WRITTEN EXERCISE: Identify the lines containing the word "with". Copy each one.
──────── INFORMATION SHOWN ────────
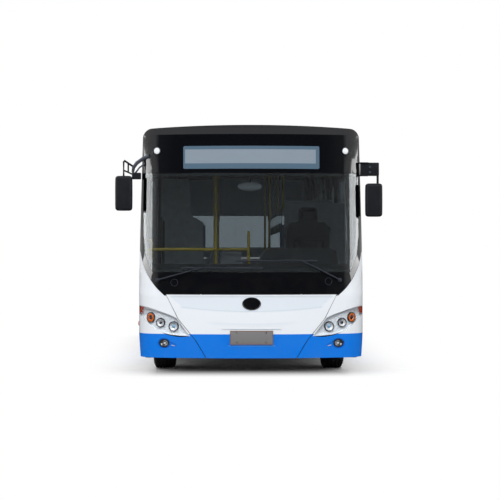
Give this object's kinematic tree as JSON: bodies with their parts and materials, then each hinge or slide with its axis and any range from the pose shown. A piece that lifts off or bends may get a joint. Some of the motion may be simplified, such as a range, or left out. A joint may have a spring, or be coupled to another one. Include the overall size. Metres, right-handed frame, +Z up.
{
  "type": "low-entry city bus",
  "caption": "Low-entry city bus with a bowed glass nose, blank destination display, swing doors, steering front wheels and twin rear wheels, for street and transport scenes.",
  "frame": {"origin": "on the ground, under the middle of the body's bounding box", "axes": "-Y out of the nose, +X towards the driver's side, +Z up"},
  "size_m": [2.979, 10.508, 3.0553],
  "materials": {
    "body_white": "gloss",
    "body_blue": "gloss",
    "roof_shell": "satin",
    "mask_black": "gloss",
    "glass": "gloss",
    "door_frame": "satin",
    "sign": "gloss",
    "lamp_clear": "gloss",
    "lamp_red": "gloss",
    "trim_black": "matte",
    "seat_dark": "matte",
    "seat_blue": "satin",
    "fare_box": "satin",
    "rail_yellow": "gloss",
    "partition": "satin",
    "floor": "matte",
    "frame": "matte",
    "engine": "matte",
    "axle": "satin",
    "bellows": "matte",
    "liner": "matte",
    "tyre": "matte",
    "rim": "satin"
  },
  "bodies": {
    "body": {"floor_deck": "floor", "chassis_frame": "frame", "body_frame": "frame", "engine_block": "engine", "front_axle_beam": "axle", "rear_axle": "axle", "air_springs": "bellows", "wheel_housings": "liner", "side_wall_left": "body_white", "side_wall_right": "body_white", "roof_panel": "body_white", "rear_wall": "body_white", "front_corner_left": "body_white", "front_corner_right": "body_white", "rear_bumper": "body_blue", "roof_ac_unit": "roof_shell", "roof_hatches": "roof_shell", "front_mask": "mask_black", "windscreen": "glass", "side_glass_left": "glass", "side_glass_right": "glass", "rear_glass": "glass", "destination_sign": "sign", "marker_lamps": "lamp_clear", "headlamps": "lamp_clear", "fog_lamps": "lamp_clear", "rear_lamps": "lamp_red", "dashboard": "trim_black", "steering_column": "trim_black", "driver_seat": "seat_dark", "fare_box": "fare_box", "handrails": "rail_yellow", "partitions": "partition", "seats_left": "seat_blue", "seats_right": "seat_blue", "mirror_left": "trim_black", "mirror_right": "trim_black", "wipers": "trim_black"},
    "front_flap": {"front_flap": "body_white"},
    "engine_lid": {"engine_lid": "body_blue"},
    "door_leaf_front_a": {"door_front_a": "door_frame", "door_glass_front_a": "glass"},
    "door_leaf_front_b": {"door_front_b": "door_frame", "door_glass_front_b": "glass"},
    "door_leaf_middle_a": {"door_middle_a": "door_frame", "door_glass_middle_a": "glass"},
    "door_leaf_middle_b": {"door_middle_b": "door_frame", "door_glass_middle_b": "glass"},
    "knuckle_left": {"knuckle_left": "axle"},
    "knuckle_right": {"knuckle_right": "axle"},
    "wheel_front_left": {"tyre_front_left": "tyre", "rim_front_left": "rim"},
    "wheel_front_right": {"tyre_front_right": "tyre", "rim_front_right": "rim"},
    "wheels_rear_left": {"tyres_rear_left": "tyre", "rims_rear_left": "rim"},
    "wheels_rear_right": {"tyres_rear_right": "tyre", "rims_rear_right": "rim"},
    "steering_wheel": {"steering_wheel": "trim_black"}
  },
  "joints": [
    {"name": "front_flap_lift", "type": "hinge", "parent": "body", "child": "front_flap", "pos_m": [0, -5.14, 1.2], "axis": [-1, 0, 0], "range_deg": [0, 65]},
    {"name": "engine_lid_lift", "type": "hinge", "parent": "body", "child": "engine_lid", "pos_m": [0, 5.246, 1.328], "axis": [1, 0, 0], "range_deg": [0, 80]},
    {"name": "door_leaf_front_a_swing", "type": "hinge", "parent": "body", "child": "door_leaf_front_a", "pos_m": [-1.205, -4.588, 0.39], "axis": [0, 0, -1], "range_deg": [0, 90]},
    {"name": "door_leaf_front_b_swing", "type": "hinge", "parent": "body", "child": "door_leaf_front_b", "pos_m": [-1.205, -3.592, 0.39], "axis": [0, 0, 1], "range_deg": [0, 90]},
    {"name": "door_leaf_middle_a_swing", "type": "hinge", "parent": "body", "child": "door_leaf_middle_a", "pos_m": [-1.205, 0.202, 0.39], "axis": [0, 0, -1], "range_deg": [0, 90]},
    {"name": "door_leaf_middle_b_swing", "type": "hinge", "parent": "body", "child": "door_leaf_middle_b", "pos_m": [-1.205, 1.198, 0.39], "axis": [0, 0, 1], "range_deg": [0, 90]},
    {"name": "steer_left", "type": "hinge", "parent": "body", "child": "knuckle_left", "pos_m": [-0.86, -2.85, 0.48], "axis": [0, 0, 1], "range_deg": [-40, 40]},
    {"name": "steer_right", "type": "hinge", "parent": "body", "child": "knuckle_right", "pos_m": [0.86, -2.85, 0.48], "axis": [0, 0, 1], "range_deg": [-40, 40]},
    {"name": "roll_front_left", "type": "hinge", "parent": "knuckle_left", "child": "wheel_front_left", "pos_m": [-1.05, -2.85, 0.478], "axis": [1, 0, 0], "continuous": true},
    {"name": "roll_front_right", "type": "hinge", "parent": "knuckle_right", "child": "wheel_front_right", "pos_m": [1.05, -2.85, 0.478], "axis": [1, 0, 0], "continuous": true},
    {"name": "roll_rear_left", "type": "hinge", "parent": "body", "child": "wheels_rear_left", "pos_m": [-0.915, 2.35, 0.478], "axis": [1, 0, 0], "continuous": true},
    {"name": "roll_rear_right", "type": "hinge", "parent": "body", "child": "wheels_rear_right", "pos_m": [0.915, 2.35, 0.478], "axis": [1, 0, 0], "continuous": true},
    {"name": "steering_wheel_turn", "type": "hinge", "parent": "body", "child": "steering_wheel", "pos_m": [0.718, -4.49685, 1.21702], "axis": [0, 0.3786, 0.9255], "range_deg": [-720, 720]}
  ],
  "couplings": [
    {"joint": "steer_right", "follows": "steer_left", "ratio": 1},
    {"joint": "steering_wheel_turn", "follows": "steer_left", "ratio": -18}
  ]
}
────────
RESPONSE TO THE TASK:
Give this object's kinematic tree as JSON: bodies with their parts and materials, then each hinge or slide with its axis and any range from the pose shown. A piece that lifts off or bends may get a joint. Some of the motion may be simplified, such as a range, or left out. A joint may have a spring, or be coupled to another one. Include the overall size. Metres, right-handed frame, +Z up.
  "caption": "Low-entry city bus with a bowed glass nose, blank destination display, swing doors, steering front wheels and twin rear wheels, for street and transport scenes.",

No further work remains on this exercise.